Soon enough, though, Elmore finds the flip side of the coin. Turns out, that little person’s pretty great. Lauren Child’s contagious warm humor shines, for ages 3 and up.
Of NYC Subways and the Empire State Building
Lost in NYC: A Subway Adventure, by Nadja Spiegelman, illustrated by Sergio Garcia Sánchez published in 2015 by TOON Graphics
Come along on a field-trip to the Empire State Building. The teacher promises we’ll learn about the NYC subway system along the way. Pablo and Alicia learn more than they bargain for when they take the wrong train. Will they ever catch up with their classmates?
An intriguing mix of information is presented in this stylish, graphic format. I was blown away with the approach to illustration Sánchez took. Brilliant. Extra pages of information are crammed with info. Ages 8 and up.
Just look into my eyes….
Mesmerized: How Ben Franklin Solved a Mystery that Baffled All of France, by Mara Rockliff, illustrated by Iacopo Bruno published in 2015 by Candlewick Press
Read this little gem and you will discover the origins of the word “mesmerized.” Fascinating!
The colorful, charged-up pages will sweep you into this glimpse of 1700s France, Ben Franklin’s scientific world, a tricky fellow named Dr. Mesmer, and a little something we call the placebo effect. The friendliest dose of science you’ll get all summer. Ages 7 and up.
Because what the world needs now is love, sweet love…
One Family, by George Shannon, illustrated by Blanca Gómez published in 2015 by Frances Foster Books/Farrar Straus Giroux
Who makes up your family? Ours includes two parents, four children, and an uncle. Some households include grandparents. Some are a mixture of races and ethnicities.

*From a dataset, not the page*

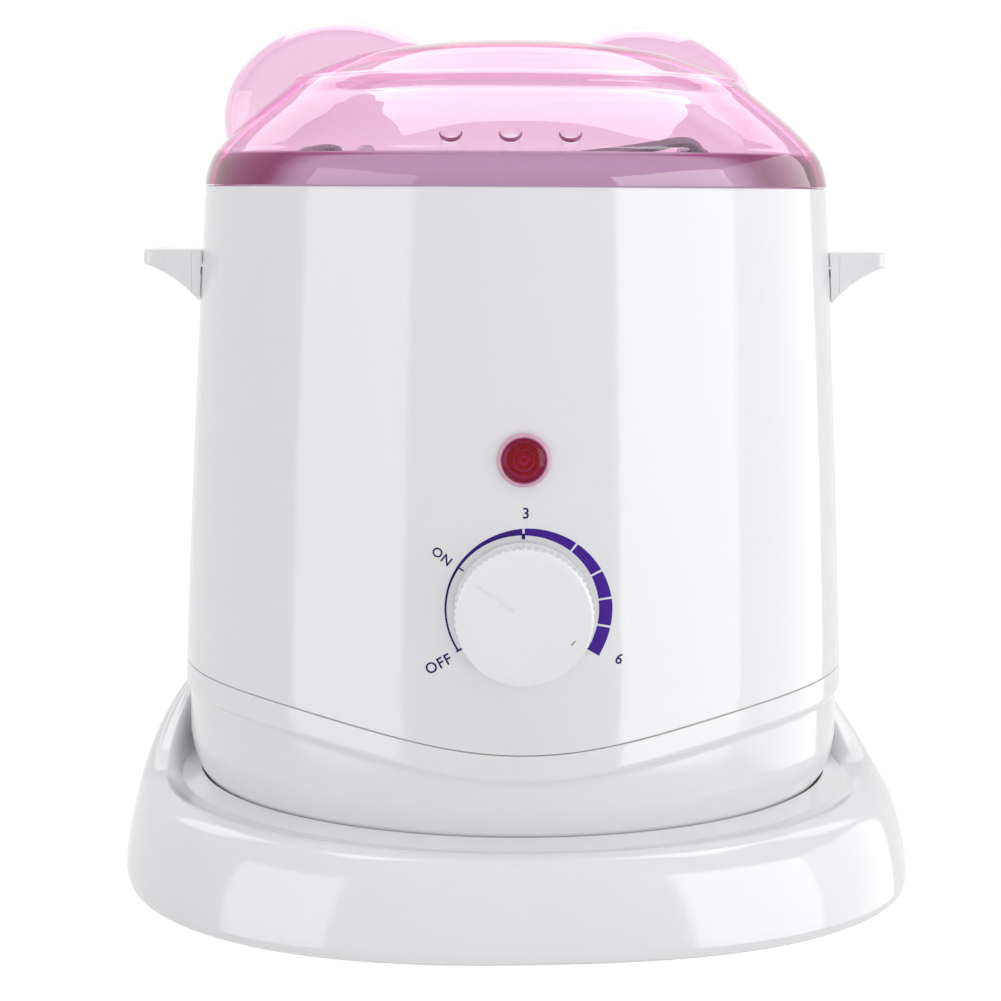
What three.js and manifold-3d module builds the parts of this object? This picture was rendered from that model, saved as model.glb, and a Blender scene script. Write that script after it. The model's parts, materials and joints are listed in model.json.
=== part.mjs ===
// Wax heater: a tapered white housing on a flared stand, with a heated chamber, a lift-out pot
// with a wire bail, and a clear pink dome lid that has two ear-shaped grips.
// Lengths are millimetres. +Z is up, the front faces -Y, and the origin is the centre of the
// footprint on the table. Azimuths run from the front (-Y) towards +X.

import * as THREE from 'three';
import { mergeVertices } from 'three/addons/utils/BufferGeometryUtils.js';
import Module from 'manifold-3d';

const wasm = await Module();
wasm.setup();

const degree = Math.PI / 180;
const fullTurn = 2 * Math.PI;

// Resolution
const roundSteps = 32;
const smallSteps = 10;
const holeSteps = 12;
const bushSteps = 16;
const screwSteps = 8;
const lugSteps = 6;
const nutSides = 6;
const leadSides = 6;

// General clearances
const fitGap = 0.3;
const nutWallGap = 1.2;
const cutOverrun = 2;

// Housing
const rimHeight = 169.5;
const rimRadius = 76.8;
const waistHeight = 44;
const waistRadius = 83.1;
const housingBulge = 0.45;
const housingWall = 2.6;
const seamSideHeight = 52.3;
const seamFrontDip = 8.5;
const seamDipSpread = 30 * degree;
const seamGap = 0.35;
const creaseDrop = 5.6;
const creaseStep = 1.2;
const lipHeight = 4;
const lipWall = 1.6;
const bowlFloorHeight = 13.8;
const bowlRimHeight = 34;
const bowlOutlineShares = [
  [0.757, 0], [0.83, 0.09], [0.891, 0.235], [0.934, 0.38], [0.965, 0.53], [0.988, 0.73], [1, 1],
];

// Stand
const standEdgeRadius = 98.3;
const standFrontShare = 0.998;
const standCornerPower = 2.5;
const standTurn = 3.6 * degree;
const standWall = 2.6;
const standEdgeLift = 0.4;
const standRidgeHeight = 23.3;
const standRearHeight = 45.6;
const standRiseStart = 80 * degree;
const standRiseEnd = 124 * degree;
const standBodyGap = 1;
const standSeatGap = 0.5;
const standMoatDrop = 0.9;
const frontRimShares = [
  [0.19, 0.973], [0.357, 1], [0.55, 0.986], [0.717, 0.892], [0.833, 0.703], [0.929, 0.45],
  [0.987, 0.225], [1, 0.117],
];
const rearRimShares = [
  [0.03, 0.965], [0.11, 1], [0.24, 0.981], [0.39, 0.88], [0.58, 0.671], [0.77, 0.394],
  [0.936, 0.185], [1, 0.06],
];
const frontUnderShares = [[0.743, 0.225], [0.647, 0.54], [0.467, 0.757], [0.287, 0.847], [0.03, 0.82]];
const rearUnderShares = [[0.724, 0.127], [0.614, 0.336], [0.402, 0.6], [0.255, 0.775], [0.184, 0.5]];
const standEdgeLand = 3;
const standEdgeChamfer = 1;
const coverLevel = 1.6;
const coverThickness = 1.8;
const coverScrewInset = 20.3;
const coverScrewCount = 4;
const coverBossRadius = 4.2;
const coverBossTop = 19;
const footRadius = 7;
const footNeckRadius = 2.4;
const footInset = 36.3;
const footSplay = 45 * degree;

// Lid
const lidWall = 2.2;
const lidOverhang = 0.2;
const lidHeight = 35.2;
const domeOutlineShares = [
  [1, 0], [0.998, 0.045], [0.985, 0.145], [0.97, 0.215], [0.958, 0.245], [0.933, 0.31], [0.885, 0.415],
  [0.83, 0.515], [0.755, 0.645], [0.7, 0.745], [0.56, 0.865], [0.455, 0.93], [0.25, 0.988], [0, 1],
];
const skirtTopShare = 0.97;
const earTurn = 13.4 * degree;
const earSpread = 39.4;
const earSetback = 18.4;
const earHalfLength = 30.8;
const earHalfHeight = 25;
const earHalfThickness = 11;
const earCentreHeight = 185.6;
const earRings = 10;
const earSides = 16;
const ventRadius = 2.5;
const ventPitch = 13.2;
const ventHeight = 179.7;
const ventCount = 3;
const ventTurn = -2.5 * degree;

// Collar between the housing and the chamber
const collarUpstand = 7.7;
const collarWall = 2;
const collarLidGap = 1;
const collarFlangeThickness = 1.6;
const collarSpigotDepth = 6;
const collarFunnelWidth = 3.3;
const ledgeWidth = 6.4;
const ledgeDrop = 4.9;
const ledgeThickness = 2.2;

// Heated chamber and what holds and warms it
const chamberSlack = 0.9;
const chamberWall = 1.5;
const chamberDepth = 67.7;
const chamberCorner = 5.5;
const chamberFlangeInset = 1.1;
const sealThickness = 1.2;
const studCircle = 44;
const studRadius = 2;
const studLength = 11;
const tieRodCount = 3;
const tieRodRadius = 3.4;
const tieBoreSlack = 0.3;
const heaterPlateRadius = 36;
const heaterPlateBore = 12;
const heaterPlateThickness = 3;
const clampPlateRadius = 51;
const clampPlateThickness = 2;
const bandThickness = 1.7;
const bandHeight = 46;
const bandLift = 5;
const sleeveThickness = 4.6;
const sleeveHeight = 56;

// Lift-out pot and its bail
const potSlack = 1.3;
const potWall = 1.2;
const potFloorGap = 5.8;
const potCorner = 3.2;
const beadWidth = 5.4;
const beadHeight = 4;
const potTurn = 42 * degree;
const lugThickness = 1.6;
const lugWidth = 7;
const lugPivotLift = 5;
const wireRadius = 1.2;
const bailChannelGap = 1.7;
const bailSag = 4;
const bailSteps = 20;
const bailHookLength = 5.5;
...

All the diverse families in this book love one another. That’s the best kind of family. A cheery catalogue of families and a bit of counting to boot flood the pages of this sunny, warmhearted book for ages 2 and up.
Tour a bayou, but prepare for rain…
Over in the Wetlands: A Hurricane-on-the-Bayou Story, by Caroline Starr Rose, illustrated by Rob Dunlavey published in 2015 by Schwartz & Wade Books
Feel the beads of moisture cling to your face. Smell the salty tang of seawater. Watch mossy curtains silently sway in the breeze.
Then hunker down in a gale-force wind. Hear the thunderous surf. Spy egrets sheltering among cattails. This gorgeous, sensory visit to a Louisiana bayou in a hurricane grips us with strange beauty, powerful storms, and fascinating wildlife. Great for ages 3 and up. Appears on shelves July 14th.
History as seen by a tree…
As an Oak Tree Grows, written and illustrated by G. Brian Karas published in 2014 by Nancy Paulsen Books/Penguin Young Readers
Watch a Native child plant an acorn on a hill overlooking an Atlantic bay. What world surrounds that tiny sprout? How does the world change around it as it grows?
Witness the passing of time, the immense changes in the countryside, and the growth of the mighty oak. What purposes does it fill over the course of its long life? Beautiful, meaningful, intriguing, for ages 4 and up.
What makes someone a true winner?
Number One Sam, written and illustrated by Greg Pizzoli published in 2014 by Disney Hyperion
Sam the dog is number one. He’s a spunky, zippy driver that always comes in first place…until the unthinkable happens: his friend Maggie wins.
Sam is determined to beat Maggie in the next race, but something momentous happens, forcing Sam to choose between being one sort of winner, and another. Greg Pizzoli’s bold, winning illustrations rocket this simple story to a truly winning spot! Ages 2 and up.